On many Amazon searches, a large share of the first screen is sponsored placements — and they’re styled to look almost exactly like organic results. Amazon doesn’t offer a setting to turn them off. In this guide, I’ll show you the one URL trick that partially works, why it breaks, and how to hide every labeled sponsored listing reliably with a browser extension.

Why Amazon search is full of ads now

Sponsored placement is advertising: sellers bid to appear for a search term, and the winning bids are inserted among the results with a small “Sponsored” label. That label is the only reliable difference you can see. The card layout, images, prices, and star ratings look the same as organic results, and sponsored slots appear at the top, in the middle, and inside “featured brands” rows — not in one predictable block.

The practical problem isn’t that ads exist. It’s that a sponsored slot answers the question “who paid to be here?” while you’re trying to answer “what’s the best match for me?” — and Amazon’s default Featured sort blends the two so smoothly that most shoppers never separate them. If you compare only what’s visible above the fold, you’re partly comparing advertising budgets.

A typical first screen: the red-marked cards are paid placements. Hiding them leaves the results that earned their position.

Can you hide sponsored results without any tools?

Partially. There are two approaches worth knowing, both with real limits.

The seller-filter URL trick

Appending the parameter &rh=p_6%3AATVPDKIKX0DER to an Amazon.com search URL has historically filtered results to items sold directly by Amazon. Because many sponsored listings come from third-party sellers, this cuts a good share of them.

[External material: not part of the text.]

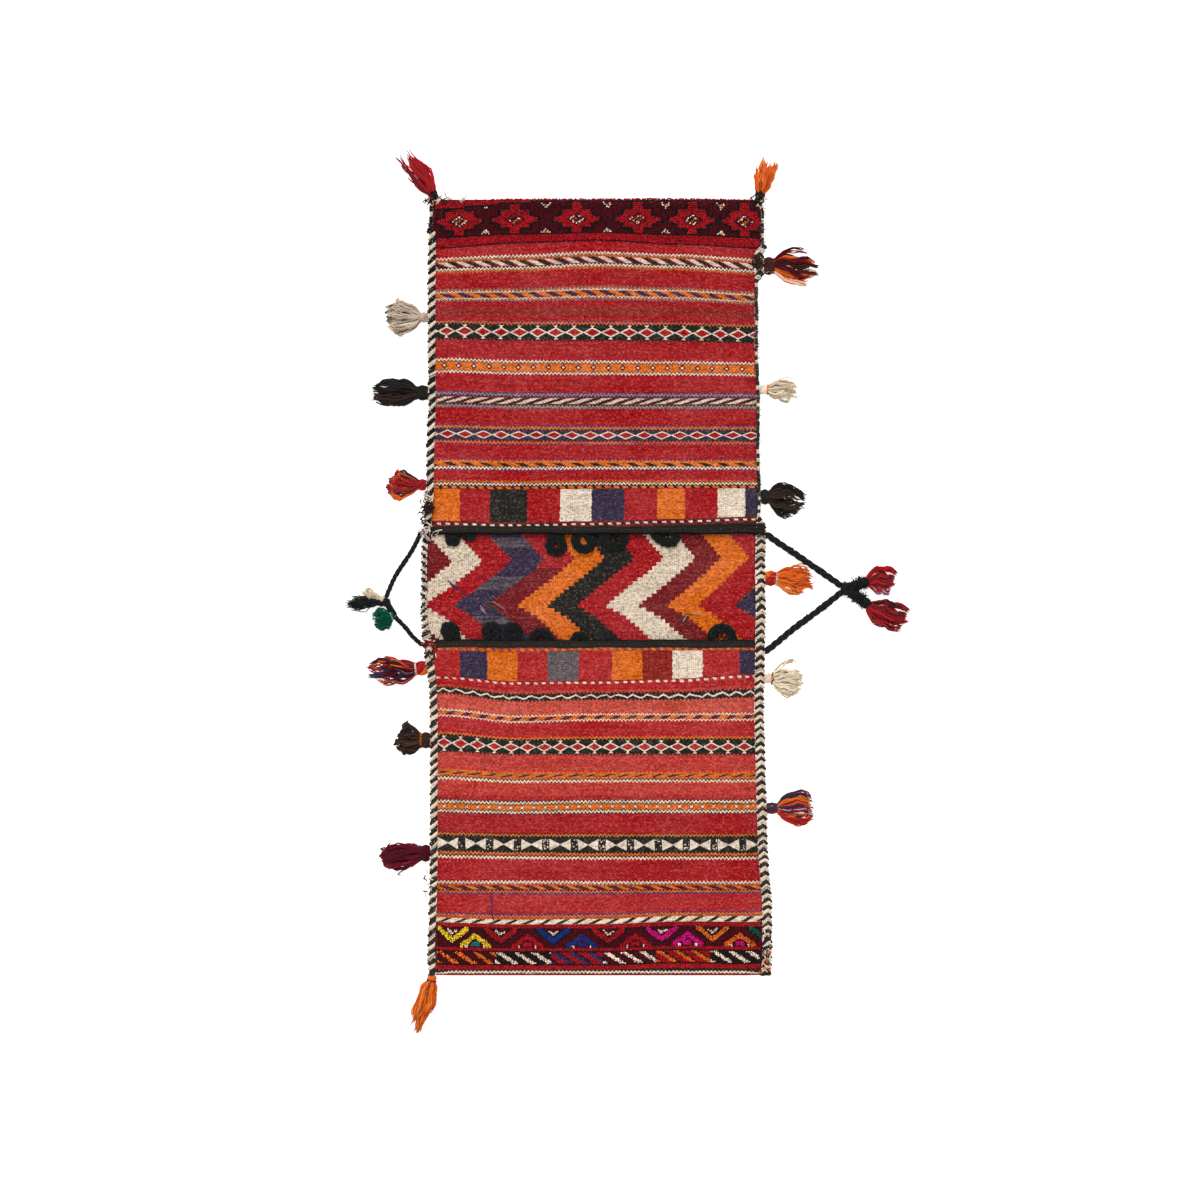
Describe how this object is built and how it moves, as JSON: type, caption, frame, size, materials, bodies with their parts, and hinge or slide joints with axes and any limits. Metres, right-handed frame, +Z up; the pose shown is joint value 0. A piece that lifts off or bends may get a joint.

The limits are significant, though:

  • it also hides legitimate third-party sellers, which on many searches is most of the catalog — including well-priced offers from reputable brands,
  • it does not remove sponsored placements from Amazon-sold products, so ads still appear,
  • Amazon changes its URL parameters without notice, so the trick can stop working at any time, and the seller ID differs between marketplaces (the one above is for Amazon.com).

Ad-blocker custom filters

Content blockers such as uBlock Origin can hide sponsored cards with custom cosmetic filters. This works — until Amazon changes its page markup, which happens regularly. In practice you end up maintaining filter rules forever, and a broken rule fails silently: the ads simply come back without telling you.

Hiding sponsored listings with a browser extension

A purpose-built extension detects the “Sponsored” labeling itself — the same signal you’d check manually — and hides those cards on the search page. Done well, this is more robust than cosmetic filters because the extension is maintained against Amazon’s layout changes and can use several signals (the label text, its accessibility markup, the ad badge containers) instead of one fragile CSS selector.

This is what our extension, Shortlist This, does as part of its free clean-up: one click on an Amazon.com or Amazon.de search page hides every listing it detects as sponsored, groups duplicate listings, and ranks what’s left with a transparent, explained score. It tells you exactly how many sponsored results were hidden, analyzes only the page you opened, and never modifies Amazon’s product links.

What to look for in any extension you install

Shopping extensions have a mixed reputation for a reason, so apply this checklist to anything you add — ours included:

  • Permissions: an extension that works on Amazon should request access to Amazon’s sites, not to every website you visit.
  • Link handling: click a product and check the URL. If the extension added an affiliate tag= parameter, its recommendations have a financial incentive.
  • Data practices: hiding sponsored results is a local, on-page task. It does not require sending your searches anywhere.
  • Business model: if a free tool has no visible way of making money, your browsing data may be the product.

Shortlist This is built against that checklist: analysis runs locally in your browser, nothing about your searches or shortlists is collected, links stay untouched, and the product is funded by a one-time Pro purchase rather than by data or affiliate commissions.

Beyond hiding ads: making the remaining results comparable

Hiding sponsored listings is the first step, but the organic results that remain still need work: near-identical listings repeat, and raw star ratings are less comparable than they look. If you want to go further, filtering by review count, price, and features is where the real time savings are.

Frequently asked questions

Does Amazon have a setting to turn off sponsored products?

No. Amazon offers no account setting or search option that removes sponsored placements from search results. The only approaches are URL filters (partial and fragile), ad-blocker custom rules (require maintenance), or a purpose-built browser extension.

Is it against Amazon’s rules to hide sponsored listings in my own browser?

Changing how a page is displayed in your own browser — which is what ad blockers and extensions do — is a normal, widely used practice. A well-behaved extension only reads and restyles the page you opened; it does not crawl Amazon, click anything for you, or alter product links.

Why do sponsored products look identical to normal results?

The card layout, images, prices, and ratings are the same as organic results by design; the small “Sponsored” label is the main visible difference. That styling is why many shoppers never consciously register how many results are ads.

Do sponsored products mean the product is bad?

No. Sponsorship says the seller paid for placement — nothing about quality either way. The problem is ordering, not quality: paid slots displace the results that best match your search, which is why hiding them and re-ranking the rest is more useful than boycotting advertised products.